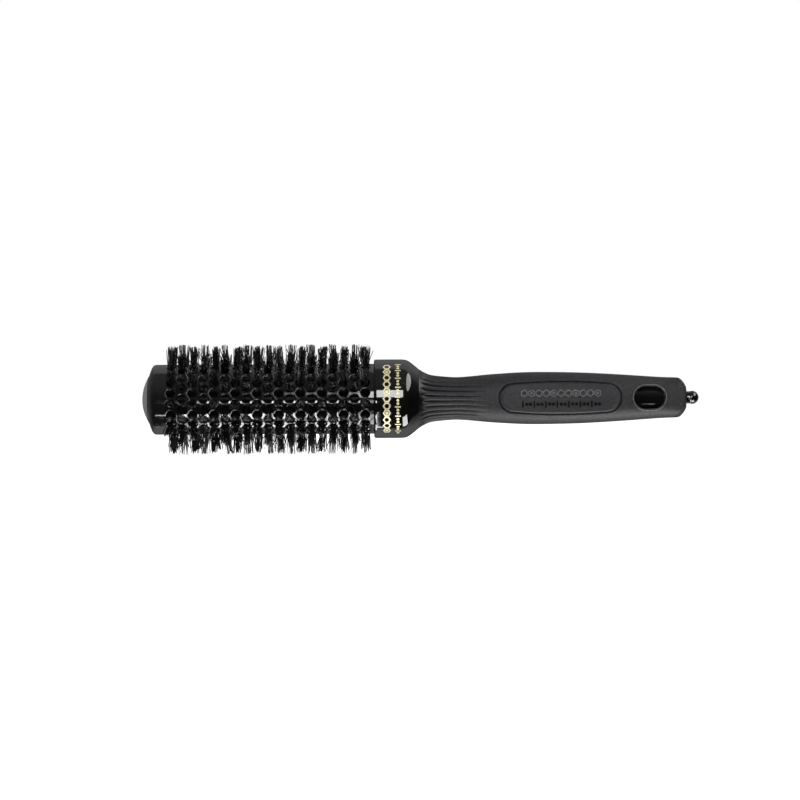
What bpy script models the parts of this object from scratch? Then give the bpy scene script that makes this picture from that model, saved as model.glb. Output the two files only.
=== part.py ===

* * * * *

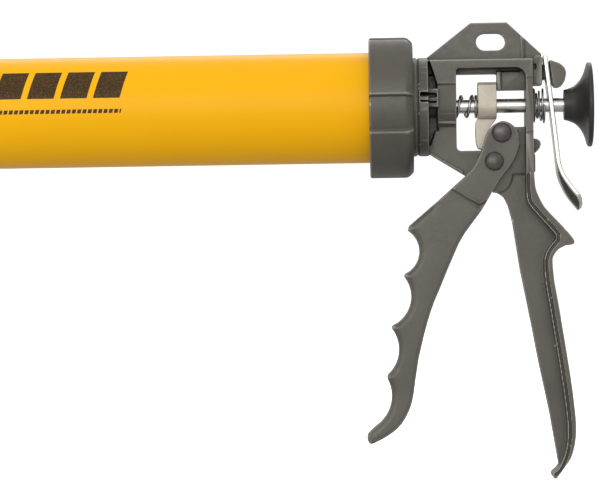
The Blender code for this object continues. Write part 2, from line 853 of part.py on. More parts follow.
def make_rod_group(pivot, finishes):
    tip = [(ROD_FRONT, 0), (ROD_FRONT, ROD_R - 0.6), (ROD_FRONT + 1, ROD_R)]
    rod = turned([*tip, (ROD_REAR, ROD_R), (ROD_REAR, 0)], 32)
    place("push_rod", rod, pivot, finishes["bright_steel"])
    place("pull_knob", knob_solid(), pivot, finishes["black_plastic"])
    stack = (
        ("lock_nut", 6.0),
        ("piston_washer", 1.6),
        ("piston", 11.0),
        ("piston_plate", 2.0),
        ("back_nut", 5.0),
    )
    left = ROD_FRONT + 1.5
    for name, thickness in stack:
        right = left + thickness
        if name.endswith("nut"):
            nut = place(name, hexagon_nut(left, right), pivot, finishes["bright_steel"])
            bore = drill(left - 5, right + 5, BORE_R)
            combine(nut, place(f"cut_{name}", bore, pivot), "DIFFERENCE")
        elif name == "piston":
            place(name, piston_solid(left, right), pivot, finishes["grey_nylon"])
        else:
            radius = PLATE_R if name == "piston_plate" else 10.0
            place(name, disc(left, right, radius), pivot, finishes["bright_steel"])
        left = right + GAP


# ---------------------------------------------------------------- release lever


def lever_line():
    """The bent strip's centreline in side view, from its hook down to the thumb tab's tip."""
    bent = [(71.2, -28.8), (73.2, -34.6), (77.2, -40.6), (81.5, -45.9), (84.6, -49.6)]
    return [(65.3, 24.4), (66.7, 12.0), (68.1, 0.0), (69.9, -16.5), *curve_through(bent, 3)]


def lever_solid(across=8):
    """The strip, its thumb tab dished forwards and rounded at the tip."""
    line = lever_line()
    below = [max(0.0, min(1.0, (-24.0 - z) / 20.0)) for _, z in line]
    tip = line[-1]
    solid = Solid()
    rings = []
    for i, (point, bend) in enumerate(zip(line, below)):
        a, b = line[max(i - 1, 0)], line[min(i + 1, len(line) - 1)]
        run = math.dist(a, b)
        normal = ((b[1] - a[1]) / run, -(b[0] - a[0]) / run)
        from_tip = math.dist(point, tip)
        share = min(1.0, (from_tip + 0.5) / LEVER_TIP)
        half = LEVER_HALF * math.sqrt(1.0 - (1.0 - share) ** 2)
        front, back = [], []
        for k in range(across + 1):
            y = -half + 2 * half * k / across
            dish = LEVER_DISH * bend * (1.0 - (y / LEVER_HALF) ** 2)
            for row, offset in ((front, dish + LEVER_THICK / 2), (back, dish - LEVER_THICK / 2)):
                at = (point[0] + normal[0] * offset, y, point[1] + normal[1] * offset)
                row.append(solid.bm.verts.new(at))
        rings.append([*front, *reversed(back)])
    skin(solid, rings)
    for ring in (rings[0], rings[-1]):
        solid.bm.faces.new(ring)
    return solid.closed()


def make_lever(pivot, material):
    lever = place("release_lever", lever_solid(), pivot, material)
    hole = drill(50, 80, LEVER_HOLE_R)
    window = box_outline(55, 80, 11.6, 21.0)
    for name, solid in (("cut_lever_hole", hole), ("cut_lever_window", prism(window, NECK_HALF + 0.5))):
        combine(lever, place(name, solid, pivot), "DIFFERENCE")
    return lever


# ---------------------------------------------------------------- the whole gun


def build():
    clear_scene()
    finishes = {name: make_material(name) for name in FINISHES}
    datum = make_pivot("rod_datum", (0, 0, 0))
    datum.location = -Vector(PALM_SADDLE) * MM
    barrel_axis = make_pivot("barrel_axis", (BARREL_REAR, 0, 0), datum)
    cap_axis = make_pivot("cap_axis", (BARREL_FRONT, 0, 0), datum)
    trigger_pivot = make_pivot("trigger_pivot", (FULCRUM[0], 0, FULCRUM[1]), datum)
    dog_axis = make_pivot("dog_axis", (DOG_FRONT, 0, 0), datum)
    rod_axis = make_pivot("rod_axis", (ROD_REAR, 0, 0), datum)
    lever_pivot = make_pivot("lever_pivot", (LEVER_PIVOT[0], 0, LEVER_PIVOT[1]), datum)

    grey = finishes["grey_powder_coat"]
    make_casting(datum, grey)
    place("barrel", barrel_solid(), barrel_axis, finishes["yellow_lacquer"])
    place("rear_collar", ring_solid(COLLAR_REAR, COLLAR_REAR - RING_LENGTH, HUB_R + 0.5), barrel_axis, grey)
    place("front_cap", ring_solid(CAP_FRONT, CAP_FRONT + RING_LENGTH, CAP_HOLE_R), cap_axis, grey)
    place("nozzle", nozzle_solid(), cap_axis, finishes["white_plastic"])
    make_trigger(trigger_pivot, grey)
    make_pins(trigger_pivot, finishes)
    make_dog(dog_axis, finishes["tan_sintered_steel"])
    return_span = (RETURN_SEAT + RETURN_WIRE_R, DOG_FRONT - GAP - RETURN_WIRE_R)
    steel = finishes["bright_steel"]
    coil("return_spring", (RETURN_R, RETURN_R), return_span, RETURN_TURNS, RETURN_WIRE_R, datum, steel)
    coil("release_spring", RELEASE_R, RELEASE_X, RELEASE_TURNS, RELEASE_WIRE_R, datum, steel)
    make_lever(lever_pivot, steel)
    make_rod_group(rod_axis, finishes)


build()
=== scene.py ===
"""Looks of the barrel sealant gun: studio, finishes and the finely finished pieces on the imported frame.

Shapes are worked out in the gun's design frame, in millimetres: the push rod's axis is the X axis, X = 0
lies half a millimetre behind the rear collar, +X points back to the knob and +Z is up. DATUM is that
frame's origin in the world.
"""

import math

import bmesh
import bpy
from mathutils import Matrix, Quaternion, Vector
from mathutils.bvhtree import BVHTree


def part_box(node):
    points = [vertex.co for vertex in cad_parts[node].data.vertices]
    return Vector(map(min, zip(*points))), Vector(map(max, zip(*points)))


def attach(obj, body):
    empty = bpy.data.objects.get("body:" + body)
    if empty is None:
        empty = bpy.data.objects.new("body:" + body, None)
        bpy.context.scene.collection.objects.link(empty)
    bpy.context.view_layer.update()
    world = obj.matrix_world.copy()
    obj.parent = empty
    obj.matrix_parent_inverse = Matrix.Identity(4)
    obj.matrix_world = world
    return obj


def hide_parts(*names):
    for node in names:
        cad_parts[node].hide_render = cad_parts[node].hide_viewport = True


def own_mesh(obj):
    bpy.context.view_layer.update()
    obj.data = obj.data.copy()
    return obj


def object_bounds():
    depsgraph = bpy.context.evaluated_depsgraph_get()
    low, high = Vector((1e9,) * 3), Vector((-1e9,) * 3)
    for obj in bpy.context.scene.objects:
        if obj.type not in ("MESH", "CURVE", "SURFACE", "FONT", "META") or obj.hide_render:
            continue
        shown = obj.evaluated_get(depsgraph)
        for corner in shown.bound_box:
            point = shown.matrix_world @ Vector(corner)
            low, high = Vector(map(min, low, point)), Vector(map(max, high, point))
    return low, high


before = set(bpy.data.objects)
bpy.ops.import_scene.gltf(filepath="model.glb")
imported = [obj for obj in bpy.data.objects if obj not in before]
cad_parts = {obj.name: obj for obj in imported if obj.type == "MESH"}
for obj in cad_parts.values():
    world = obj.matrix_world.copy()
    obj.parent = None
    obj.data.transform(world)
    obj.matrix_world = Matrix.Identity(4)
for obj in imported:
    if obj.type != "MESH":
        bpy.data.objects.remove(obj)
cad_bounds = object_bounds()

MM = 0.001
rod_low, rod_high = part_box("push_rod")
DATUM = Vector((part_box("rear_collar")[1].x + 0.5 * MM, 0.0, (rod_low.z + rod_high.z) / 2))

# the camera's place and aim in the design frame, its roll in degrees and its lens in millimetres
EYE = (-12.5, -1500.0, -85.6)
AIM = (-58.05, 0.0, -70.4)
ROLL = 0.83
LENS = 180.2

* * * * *

Problem requirements:
Your task is to retype the entries verbatim, starting with the line that holds "RELEASE_WIRE_R, datum, steel)" and stopping after the line that holds "for corner in".

The output:
    coil("release_spring", RELEASE_R, RELEASE_X, RELEASE_TURNS, RELEASE_WIRE_R, datum, steel)
    make_lever(lever_pivot, steel)
    make_rod_group(rod_axis, finishes)


build()
=== scene.py ===
"""Looks of the barrel sealant gun: studio, finishes and the finely finished pieces on the imported frame.

Shapes are worked out in the gun's design frame, in millimetres: the push rod's axis is the X axis, X = 0
lies half a millimetre behind the rear collar, +X points back to the knob and +Z is up. DATUM is that
frame's origin in the world.
"""

import math

import bmesh
import bpy
from mathutils import Matrix, Quaternion, Vector
from mathutils.bvhtree import BVHTree


def part_box(node):
    points = [vertex.co for vertex in cad_parts[node].data.vertices]
    return Vector(map(min, zip(*points))), Vector(map(max, zip(*points)))


def attach(obj, body):
    empty = bpy.data.objects.get("body:" + body)
    if empty is None:
        empty = bpy.data.objects.new("body:" + body, None)
        bpy.context.scene.collection.objects.link(empty)
    bpy.context.view_layer.update()
    world = obj.matrix_world.copy()
    obj.parent = empty
    obj.matrix_parent_inverse = Matrix.Identity(4)
    obj.matrix_world = world
    return obj


def hide_parts(*names):
    for node in names:
        cad_parts[node].hide_render = cad_parts[node].hide_viewport = True


def own_mesh(obj):
    bpy.context.view_layer.update()
    obj.data = obj.data.copy()
    return obj


def object_bounds():
    depsgraph = bpy.context.evaluated_depsgraph_get()
    low, high = Vector((1e9,) * 3), Vector((-1e9,) * 3)
    for obj in bpy.context.scene.objects:
        if obj.type not in ("MESH", "CURVE", "SURFACE", "FONT", "META") or obj.hide_render:
            continue
        shown = obj.evaluated_get(depsgraph)
        for corner in shown.bound_box:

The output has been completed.